_What needs to be done_
Repeat, please, only the lines from the top of the data down to the line with "on its head."; include both of those lines.

── Source excerpt ──

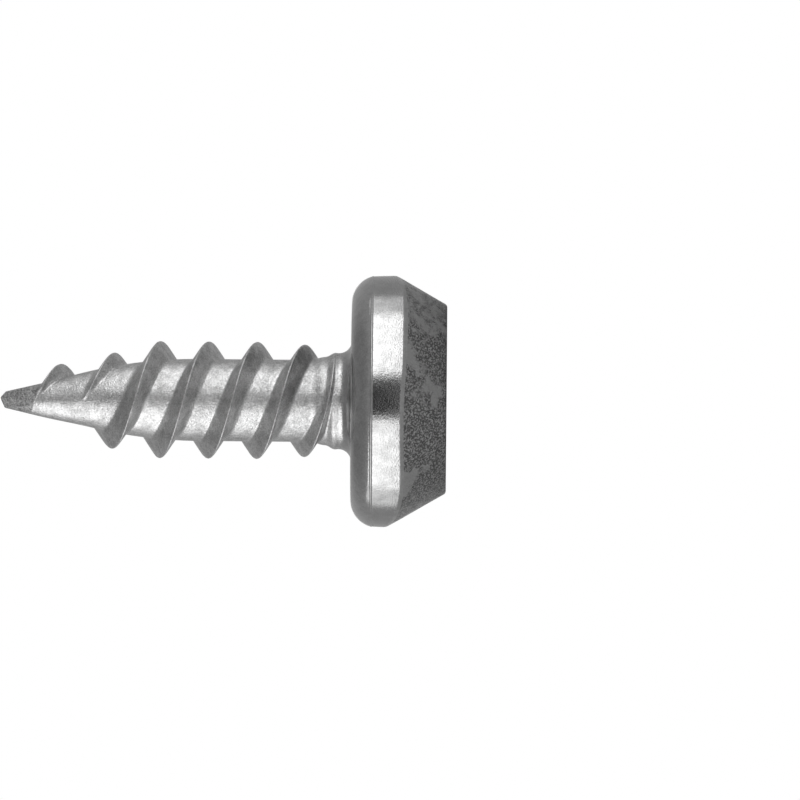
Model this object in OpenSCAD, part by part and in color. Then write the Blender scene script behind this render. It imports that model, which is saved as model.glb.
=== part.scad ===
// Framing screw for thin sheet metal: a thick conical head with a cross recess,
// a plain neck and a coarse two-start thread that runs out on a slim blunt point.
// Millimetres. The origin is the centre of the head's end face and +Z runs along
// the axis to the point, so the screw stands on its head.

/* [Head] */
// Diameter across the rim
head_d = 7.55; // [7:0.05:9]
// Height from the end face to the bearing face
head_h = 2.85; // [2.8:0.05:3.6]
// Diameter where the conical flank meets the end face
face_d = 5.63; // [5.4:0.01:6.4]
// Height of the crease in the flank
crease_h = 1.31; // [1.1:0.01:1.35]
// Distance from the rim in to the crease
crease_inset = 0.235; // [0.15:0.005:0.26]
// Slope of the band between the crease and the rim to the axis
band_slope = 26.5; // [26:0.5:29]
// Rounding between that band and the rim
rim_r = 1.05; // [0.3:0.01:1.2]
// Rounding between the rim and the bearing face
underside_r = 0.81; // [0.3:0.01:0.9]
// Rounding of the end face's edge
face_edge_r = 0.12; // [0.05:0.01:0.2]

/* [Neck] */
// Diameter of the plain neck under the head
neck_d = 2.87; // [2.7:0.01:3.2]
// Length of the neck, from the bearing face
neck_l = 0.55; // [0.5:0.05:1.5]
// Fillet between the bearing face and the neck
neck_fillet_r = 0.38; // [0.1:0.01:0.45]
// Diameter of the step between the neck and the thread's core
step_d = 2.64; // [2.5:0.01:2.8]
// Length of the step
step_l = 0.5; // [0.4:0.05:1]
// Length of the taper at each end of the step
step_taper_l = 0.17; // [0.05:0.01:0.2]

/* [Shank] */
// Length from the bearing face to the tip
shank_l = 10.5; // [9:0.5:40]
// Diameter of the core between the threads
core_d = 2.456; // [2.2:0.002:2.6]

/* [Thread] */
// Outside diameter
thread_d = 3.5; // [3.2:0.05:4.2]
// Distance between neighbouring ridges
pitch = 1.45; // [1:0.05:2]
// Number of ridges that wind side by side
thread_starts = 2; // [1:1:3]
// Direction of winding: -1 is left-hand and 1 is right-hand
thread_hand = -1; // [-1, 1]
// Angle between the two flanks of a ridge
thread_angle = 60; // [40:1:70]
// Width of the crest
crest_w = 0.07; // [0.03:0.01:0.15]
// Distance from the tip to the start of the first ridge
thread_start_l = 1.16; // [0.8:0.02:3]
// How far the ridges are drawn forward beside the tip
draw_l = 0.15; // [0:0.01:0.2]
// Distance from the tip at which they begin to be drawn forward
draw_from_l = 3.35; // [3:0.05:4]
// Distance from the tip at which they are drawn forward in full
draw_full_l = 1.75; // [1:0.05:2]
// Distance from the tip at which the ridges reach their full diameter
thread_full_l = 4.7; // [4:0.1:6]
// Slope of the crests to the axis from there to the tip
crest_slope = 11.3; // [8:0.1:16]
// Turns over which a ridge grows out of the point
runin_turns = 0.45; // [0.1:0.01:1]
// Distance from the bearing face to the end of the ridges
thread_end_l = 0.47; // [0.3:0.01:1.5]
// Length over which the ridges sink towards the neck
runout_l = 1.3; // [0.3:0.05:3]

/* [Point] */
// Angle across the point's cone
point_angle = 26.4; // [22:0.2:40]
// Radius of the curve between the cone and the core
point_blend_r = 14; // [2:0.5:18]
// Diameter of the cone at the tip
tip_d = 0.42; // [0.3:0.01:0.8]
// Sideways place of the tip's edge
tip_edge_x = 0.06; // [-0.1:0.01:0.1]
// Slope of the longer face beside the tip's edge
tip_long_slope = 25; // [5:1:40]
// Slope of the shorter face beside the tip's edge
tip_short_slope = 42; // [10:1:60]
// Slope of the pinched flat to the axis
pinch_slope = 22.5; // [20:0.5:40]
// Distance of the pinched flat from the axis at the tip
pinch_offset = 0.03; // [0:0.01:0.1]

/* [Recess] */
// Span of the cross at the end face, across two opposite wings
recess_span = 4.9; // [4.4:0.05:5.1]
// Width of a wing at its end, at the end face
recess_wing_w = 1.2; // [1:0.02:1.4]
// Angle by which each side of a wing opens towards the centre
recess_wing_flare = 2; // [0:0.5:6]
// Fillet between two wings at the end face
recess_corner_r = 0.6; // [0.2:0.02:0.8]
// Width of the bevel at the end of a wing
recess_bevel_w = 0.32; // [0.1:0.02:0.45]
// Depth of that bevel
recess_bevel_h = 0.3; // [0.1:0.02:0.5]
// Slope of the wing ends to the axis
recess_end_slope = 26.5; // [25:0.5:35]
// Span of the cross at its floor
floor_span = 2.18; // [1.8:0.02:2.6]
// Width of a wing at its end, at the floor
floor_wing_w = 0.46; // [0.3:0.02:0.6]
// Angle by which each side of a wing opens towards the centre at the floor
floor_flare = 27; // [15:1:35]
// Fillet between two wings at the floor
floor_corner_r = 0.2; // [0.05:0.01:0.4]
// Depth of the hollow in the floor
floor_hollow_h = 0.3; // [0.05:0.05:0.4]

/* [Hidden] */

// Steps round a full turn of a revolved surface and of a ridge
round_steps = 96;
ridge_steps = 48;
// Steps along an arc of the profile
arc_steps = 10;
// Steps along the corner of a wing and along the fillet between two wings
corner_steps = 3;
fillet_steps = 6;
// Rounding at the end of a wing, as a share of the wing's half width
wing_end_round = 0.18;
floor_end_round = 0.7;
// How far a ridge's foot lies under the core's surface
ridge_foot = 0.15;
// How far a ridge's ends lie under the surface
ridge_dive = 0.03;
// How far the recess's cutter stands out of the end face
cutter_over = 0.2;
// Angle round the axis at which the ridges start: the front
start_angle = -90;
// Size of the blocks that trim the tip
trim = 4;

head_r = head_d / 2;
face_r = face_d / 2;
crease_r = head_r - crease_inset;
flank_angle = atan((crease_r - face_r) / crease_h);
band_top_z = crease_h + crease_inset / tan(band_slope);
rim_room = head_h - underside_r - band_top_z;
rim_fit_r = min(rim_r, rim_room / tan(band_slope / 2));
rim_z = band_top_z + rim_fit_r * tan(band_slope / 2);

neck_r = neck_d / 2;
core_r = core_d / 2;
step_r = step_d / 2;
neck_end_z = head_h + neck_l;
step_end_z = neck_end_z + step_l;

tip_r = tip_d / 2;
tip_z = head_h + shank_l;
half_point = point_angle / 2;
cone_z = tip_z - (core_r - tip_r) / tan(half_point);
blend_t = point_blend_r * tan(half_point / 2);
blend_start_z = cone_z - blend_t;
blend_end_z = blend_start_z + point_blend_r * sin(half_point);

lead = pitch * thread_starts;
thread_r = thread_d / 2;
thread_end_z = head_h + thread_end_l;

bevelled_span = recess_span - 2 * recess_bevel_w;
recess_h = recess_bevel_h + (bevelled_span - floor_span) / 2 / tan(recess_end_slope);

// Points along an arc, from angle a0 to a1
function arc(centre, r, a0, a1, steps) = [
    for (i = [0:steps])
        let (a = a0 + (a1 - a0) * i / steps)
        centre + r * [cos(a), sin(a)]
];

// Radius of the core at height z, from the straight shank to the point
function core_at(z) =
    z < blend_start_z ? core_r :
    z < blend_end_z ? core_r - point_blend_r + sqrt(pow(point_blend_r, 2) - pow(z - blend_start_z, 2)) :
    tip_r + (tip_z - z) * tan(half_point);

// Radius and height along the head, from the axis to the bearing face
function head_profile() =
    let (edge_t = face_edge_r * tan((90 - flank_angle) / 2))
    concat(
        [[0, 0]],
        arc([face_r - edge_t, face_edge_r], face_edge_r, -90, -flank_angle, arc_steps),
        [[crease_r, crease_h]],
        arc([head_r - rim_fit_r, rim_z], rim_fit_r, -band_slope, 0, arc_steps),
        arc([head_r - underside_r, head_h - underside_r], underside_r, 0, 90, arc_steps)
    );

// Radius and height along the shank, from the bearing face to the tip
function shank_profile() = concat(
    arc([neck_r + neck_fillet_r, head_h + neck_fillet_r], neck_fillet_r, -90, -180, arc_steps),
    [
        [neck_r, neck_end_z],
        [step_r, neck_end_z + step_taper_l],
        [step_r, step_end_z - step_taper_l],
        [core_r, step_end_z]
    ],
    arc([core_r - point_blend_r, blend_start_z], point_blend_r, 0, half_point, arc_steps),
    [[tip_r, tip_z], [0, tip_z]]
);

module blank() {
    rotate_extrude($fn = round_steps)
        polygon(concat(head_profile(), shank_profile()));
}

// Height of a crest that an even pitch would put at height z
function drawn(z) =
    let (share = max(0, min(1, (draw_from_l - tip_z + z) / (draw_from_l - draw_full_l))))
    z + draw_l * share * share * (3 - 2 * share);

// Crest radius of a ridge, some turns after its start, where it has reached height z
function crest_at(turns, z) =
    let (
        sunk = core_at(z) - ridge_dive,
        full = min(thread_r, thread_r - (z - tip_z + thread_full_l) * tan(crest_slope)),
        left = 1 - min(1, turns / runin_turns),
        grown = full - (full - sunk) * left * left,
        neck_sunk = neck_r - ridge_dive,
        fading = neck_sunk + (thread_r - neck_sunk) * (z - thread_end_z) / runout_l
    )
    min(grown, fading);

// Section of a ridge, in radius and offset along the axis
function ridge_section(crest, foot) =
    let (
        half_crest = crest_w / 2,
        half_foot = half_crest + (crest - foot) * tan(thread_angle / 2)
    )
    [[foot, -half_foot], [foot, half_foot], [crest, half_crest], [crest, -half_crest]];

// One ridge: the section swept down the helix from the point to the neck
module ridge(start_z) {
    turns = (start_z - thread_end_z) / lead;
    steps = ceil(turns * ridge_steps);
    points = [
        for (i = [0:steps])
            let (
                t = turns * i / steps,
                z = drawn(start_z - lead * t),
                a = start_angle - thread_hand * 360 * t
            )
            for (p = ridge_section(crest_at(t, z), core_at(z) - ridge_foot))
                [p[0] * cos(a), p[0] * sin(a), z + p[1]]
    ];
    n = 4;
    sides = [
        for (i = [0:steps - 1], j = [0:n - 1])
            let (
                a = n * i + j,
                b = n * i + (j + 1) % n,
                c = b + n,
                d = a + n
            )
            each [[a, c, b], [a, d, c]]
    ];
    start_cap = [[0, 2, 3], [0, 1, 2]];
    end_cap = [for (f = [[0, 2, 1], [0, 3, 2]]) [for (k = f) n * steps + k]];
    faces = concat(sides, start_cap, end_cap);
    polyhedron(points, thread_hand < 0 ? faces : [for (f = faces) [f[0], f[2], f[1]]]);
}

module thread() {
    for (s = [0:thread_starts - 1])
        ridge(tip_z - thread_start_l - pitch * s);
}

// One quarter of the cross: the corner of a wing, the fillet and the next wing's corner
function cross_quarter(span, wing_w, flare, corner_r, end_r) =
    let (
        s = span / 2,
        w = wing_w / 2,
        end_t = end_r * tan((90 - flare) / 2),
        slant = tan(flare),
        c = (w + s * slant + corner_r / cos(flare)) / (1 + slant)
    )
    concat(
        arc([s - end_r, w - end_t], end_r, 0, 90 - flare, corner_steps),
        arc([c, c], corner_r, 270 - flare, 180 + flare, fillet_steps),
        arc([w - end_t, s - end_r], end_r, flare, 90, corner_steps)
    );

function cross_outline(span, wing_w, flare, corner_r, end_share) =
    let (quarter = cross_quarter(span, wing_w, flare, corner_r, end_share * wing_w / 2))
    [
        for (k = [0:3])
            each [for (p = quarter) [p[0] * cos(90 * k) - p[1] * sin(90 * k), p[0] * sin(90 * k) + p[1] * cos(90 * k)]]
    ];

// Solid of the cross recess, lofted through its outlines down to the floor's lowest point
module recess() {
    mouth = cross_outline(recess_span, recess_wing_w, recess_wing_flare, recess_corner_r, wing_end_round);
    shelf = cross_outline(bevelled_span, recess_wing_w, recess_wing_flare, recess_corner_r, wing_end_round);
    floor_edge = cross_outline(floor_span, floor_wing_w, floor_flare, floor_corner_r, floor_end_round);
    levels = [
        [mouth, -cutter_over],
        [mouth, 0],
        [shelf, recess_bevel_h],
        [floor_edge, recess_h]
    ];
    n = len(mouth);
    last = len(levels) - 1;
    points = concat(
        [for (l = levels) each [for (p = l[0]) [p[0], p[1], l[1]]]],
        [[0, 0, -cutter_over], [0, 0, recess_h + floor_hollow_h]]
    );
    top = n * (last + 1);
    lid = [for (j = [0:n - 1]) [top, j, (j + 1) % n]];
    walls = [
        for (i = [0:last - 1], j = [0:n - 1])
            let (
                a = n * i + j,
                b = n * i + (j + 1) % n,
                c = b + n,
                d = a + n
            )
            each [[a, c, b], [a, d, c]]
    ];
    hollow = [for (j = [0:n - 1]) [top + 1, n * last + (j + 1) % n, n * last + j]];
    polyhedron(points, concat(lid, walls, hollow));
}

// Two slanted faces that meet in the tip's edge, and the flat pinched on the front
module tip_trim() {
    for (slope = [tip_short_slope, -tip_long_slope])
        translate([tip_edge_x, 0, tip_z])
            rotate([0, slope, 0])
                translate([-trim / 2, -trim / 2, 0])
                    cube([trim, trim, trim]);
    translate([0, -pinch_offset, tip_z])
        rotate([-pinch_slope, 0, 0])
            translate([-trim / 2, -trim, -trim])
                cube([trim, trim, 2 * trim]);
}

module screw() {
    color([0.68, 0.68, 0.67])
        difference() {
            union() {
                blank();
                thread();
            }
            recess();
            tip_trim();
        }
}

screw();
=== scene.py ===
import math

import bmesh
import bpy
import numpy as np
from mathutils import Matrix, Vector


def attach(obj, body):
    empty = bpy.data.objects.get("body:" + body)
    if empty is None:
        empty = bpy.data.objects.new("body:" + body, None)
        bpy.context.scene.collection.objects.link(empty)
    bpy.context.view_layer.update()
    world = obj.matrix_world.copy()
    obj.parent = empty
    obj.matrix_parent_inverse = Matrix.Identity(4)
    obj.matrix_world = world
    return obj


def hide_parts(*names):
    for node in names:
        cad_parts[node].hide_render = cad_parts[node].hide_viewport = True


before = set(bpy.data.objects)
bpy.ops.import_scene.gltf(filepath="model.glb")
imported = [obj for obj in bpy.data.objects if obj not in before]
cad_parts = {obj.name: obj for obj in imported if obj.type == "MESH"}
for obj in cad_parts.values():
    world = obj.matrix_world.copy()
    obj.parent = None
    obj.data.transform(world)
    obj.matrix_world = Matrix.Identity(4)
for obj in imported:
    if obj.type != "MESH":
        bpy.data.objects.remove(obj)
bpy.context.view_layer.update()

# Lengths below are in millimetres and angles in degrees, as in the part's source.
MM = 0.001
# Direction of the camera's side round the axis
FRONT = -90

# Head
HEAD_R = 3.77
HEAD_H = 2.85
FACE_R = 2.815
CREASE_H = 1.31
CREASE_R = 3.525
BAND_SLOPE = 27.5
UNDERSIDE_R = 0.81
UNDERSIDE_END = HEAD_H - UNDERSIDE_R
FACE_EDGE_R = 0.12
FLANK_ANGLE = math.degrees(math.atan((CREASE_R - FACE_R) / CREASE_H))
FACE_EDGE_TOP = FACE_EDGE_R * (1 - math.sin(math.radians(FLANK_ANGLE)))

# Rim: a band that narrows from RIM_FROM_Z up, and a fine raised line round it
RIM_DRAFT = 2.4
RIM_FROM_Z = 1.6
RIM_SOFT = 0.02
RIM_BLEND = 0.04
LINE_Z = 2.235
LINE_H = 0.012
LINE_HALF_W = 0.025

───

_Right answer_
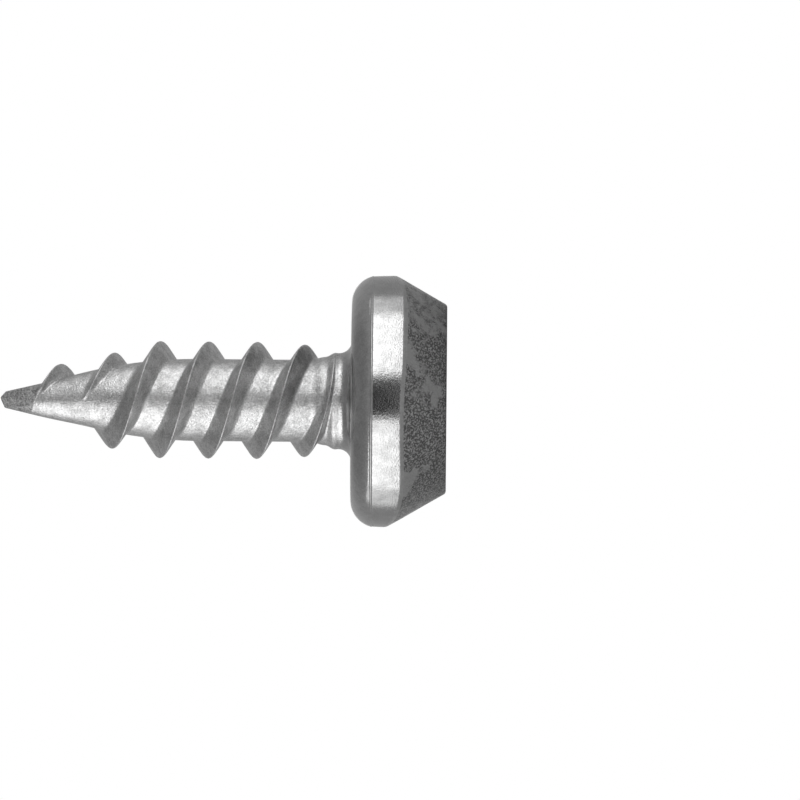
Model this object in OpenSCAD, part by part and in color. Then write the Blender scene script behind this render. It imports that model, which is saved as model.glb.
=== part.scad ===
// Framing screw for thin sheet metal: a thick conical head with a cross recess,
// a plain neck and a coarse two-start thread that runs out on a slim blunt point.
// Millimetres. The origin is the centre of the head's end face and +Z runs along
// the axis to the point, so the screw stands on its head.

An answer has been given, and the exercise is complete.